Economics Update (April-June 1998)

Economic Lessons for the Future
Explored at Atlanta Fed Conference

W ith the United States enjoying one of the longest economic expansions since the end of World War II, U.S. policymakers are pondering which economic factors will be important to consider in planning for the future. A panel of economic experts recently gathered at a conference in Atlanta to discuss such issues. The conference, "Economic Prosperity: Lessons for the Future," was cosponsored by the Federal Reserve Bank of Atlanta and Oglethorpe University.

Topics discussed included how potential U.S. budget surpluses should be spent, the future of Social Security, the European Monetary Union and the new economic paradigm. Panel members were Janet Yellen, former Federal Reserve governor and current chair of the President's Council of Economic Advisers (CEA), former CEA members John Taylor and Paul Wonnacott, and former Federal Reserve Governors Lyle Gramley, Robert Heller and Nancy Teeters. Each of the panelists spoke on what he or she considers crucial issues.
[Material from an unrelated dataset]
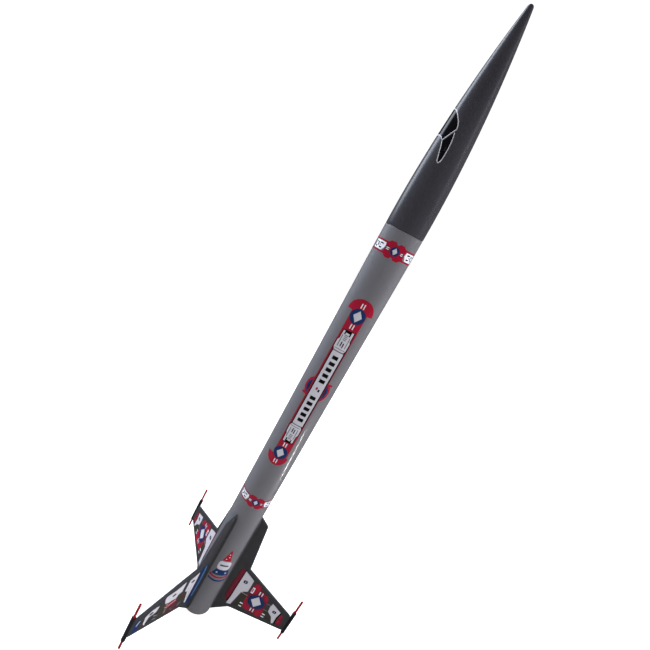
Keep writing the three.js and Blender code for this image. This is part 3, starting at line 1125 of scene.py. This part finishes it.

Janet Yellen (center), chair of the President's Council of Economic Advisers, takes part in a panel discussion at an Atlanta Fed conference on potential lessons to be learned from the U.S. economy's recent success. Former Federal Reserve Governor Lyle Gramley (left) and former CEA member John Taylor (right) also participated in the discussion.

A Variety of Economic Insights

Yellen focused on what she called 21st century problems, such as Social Security. She noted that President Clinton's program to save Social Security is his top priority. Yellen reiterated the standard indictment of the program: declining taxpayer/beneficiary ratios and increasing life expectancies that are expected to make the system insolvent before the middle of the 21st century. Without endorsing a specific solution, Yellen said she favored reserving the anticipated U.S. budget surplus to augment private savings. She also noted that every $100 billion transferred to the Social Security Trust Fund delays exhaustion by one year.

Teeters also weighed in on Social Security, stating that recent U.S. history has been able to compensate for politically popular tax cuts with Social Security payroll tax increases. This fact, she said, complicates any discussion of Social Security or budget surpluses, but, in any case, politicians will continue to fight over both.

The Current Expansion and Other Issues

Several panelists discussed the success of the U.S. economy and how the country got to this point. Taylor argued that monetary policy had made all the difference for both the current and previous economic expansions. In the current expansion, he said, Fed vigilance toward inflation has paid big dividends.

Wonnacott noted, however, that the next five years would be "less fun" for Fed governors than the previous five. He also expressed concern about free trade since neither political party seems strongly committed to it. But free trade will be an easier political sell, he believes, if it is likened to improvements in technology — short-term effects may be negative, but over time it creates better jobs.

Among other views, Heller discussed the European Monetary Union, calling the concept "the wrong thing at the wrong time." Europeans, he observed, should not "be worried about a common currency when MasterCard and Visa already serve the same purpose."

The panelists debated whether a new economic paradigm — in which structural changes have permanently altered the economy's average growth rate and unemployment rate consistent with stable inflation — has emerged. Gramley believes this paradigm is flawed. Eco-nomic growth is not unlimited, he said, because it is ultimately determined by productivity growth, which is also not unlimited. He believes the economy cannot grow at more than 3 percent without risking inflation. Taylor was also skeptical about the economy's potential for higher growth in the absence of stronger evidence of faster productivity growth.

Disputing the paradigm's assumption that productivity growth is significantly higher than measured, Taylor advocated adopting a rate of, say, 2 percent productivity growth — comparable to rates in earlier decades — as a national economic policy goal. Doing so, he said, would simultaneously address other national problems, not just Social Security and a serious income distribution problem. The panelists advocated some measures to achieve this end, including tax reforms that encourage savings, regulatory reform, paying down the public debt, a commitment to free trade and an education policy that results in higher student proficiency in technical areas like math.